* _TO BE DONE_: Find each line with the word "import" in it, then give the total alone.

++++ DATA SECTION ++++

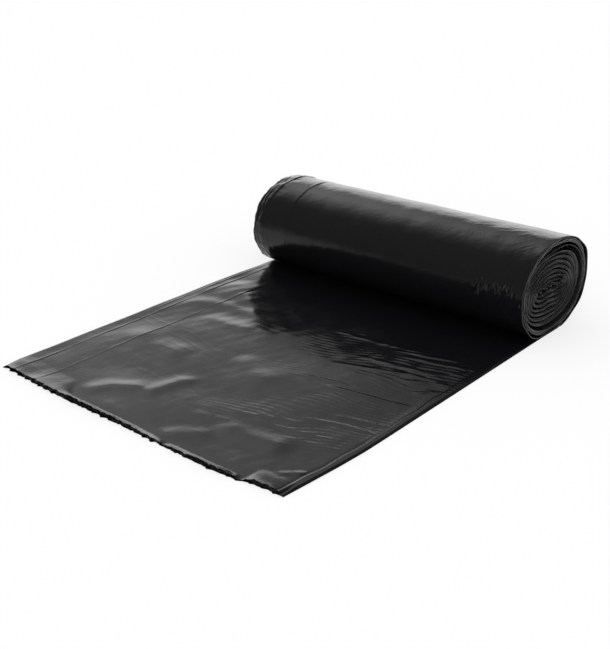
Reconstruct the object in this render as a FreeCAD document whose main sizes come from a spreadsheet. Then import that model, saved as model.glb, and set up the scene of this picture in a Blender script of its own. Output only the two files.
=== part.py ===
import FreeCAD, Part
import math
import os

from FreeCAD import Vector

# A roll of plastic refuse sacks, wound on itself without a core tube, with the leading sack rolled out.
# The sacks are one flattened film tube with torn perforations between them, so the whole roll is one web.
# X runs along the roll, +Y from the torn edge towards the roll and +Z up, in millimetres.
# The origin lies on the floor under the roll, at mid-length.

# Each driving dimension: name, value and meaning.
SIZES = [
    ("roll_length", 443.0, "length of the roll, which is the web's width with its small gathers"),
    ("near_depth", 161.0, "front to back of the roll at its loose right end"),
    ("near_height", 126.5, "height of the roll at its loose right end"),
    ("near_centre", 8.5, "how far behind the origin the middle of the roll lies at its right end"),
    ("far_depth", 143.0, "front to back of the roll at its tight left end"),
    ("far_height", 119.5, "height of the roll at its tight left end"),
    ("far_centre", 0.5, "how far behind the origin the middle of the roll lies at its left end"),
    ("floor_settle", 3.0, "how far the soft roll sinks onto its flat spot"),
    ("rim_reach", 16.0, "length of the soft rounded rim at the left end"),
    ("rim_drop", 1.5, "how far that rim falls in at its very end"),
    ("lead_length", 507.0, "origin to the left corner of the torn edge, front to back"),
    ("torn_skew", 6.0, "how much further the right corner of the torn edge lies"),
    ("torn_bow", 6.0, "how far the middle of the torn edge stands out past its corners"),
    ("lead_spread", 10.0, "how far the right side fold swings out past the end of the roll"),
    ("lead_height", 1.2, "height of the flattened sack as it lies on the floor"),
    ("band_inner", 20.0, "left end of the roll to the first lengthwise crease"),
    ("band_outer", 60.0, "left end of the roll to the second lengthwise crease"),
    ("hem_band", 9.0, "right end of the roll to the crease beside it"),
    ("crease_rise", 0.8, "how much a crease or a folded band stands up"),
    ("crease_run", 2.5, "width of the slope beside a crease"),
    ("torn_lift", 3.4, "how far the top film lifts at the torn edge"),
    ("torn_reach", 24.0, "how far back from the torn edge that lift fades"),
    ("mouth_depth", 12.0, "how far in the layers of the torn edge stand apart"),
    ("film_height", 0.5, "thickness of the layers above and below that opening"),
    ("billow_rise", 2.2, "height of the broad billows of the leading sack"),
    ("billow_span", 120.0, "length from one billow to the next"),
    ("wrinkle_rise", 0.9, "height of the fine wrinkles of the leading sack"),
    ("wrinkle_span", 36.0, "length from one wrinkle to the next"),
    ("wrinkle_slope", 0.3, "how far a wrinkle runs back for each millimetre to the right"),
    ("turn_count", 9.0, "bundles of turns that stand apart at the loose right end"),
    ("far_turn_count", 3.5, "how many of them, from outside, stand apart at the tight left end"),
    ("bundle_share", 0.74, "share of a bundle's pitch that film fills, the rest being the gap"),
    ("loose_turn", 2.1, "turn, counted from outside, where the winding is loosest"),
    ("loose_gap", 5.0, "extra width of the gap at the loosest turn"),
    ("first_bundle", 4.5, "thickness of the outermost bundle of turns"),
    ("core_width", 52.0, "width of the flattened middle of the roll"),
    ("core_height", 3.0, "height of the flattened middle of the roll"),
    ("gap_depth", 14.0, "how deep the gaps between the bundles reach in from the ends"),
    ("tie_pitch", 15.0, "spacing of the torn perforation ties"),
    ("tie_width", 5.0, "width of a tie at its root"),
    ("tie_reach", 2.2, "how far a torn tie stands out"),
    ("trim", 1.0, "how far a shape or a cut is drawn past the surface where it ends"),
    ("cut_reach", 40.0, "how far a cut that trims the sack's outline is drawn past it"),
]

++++

* _TASK RESPONSE_: 5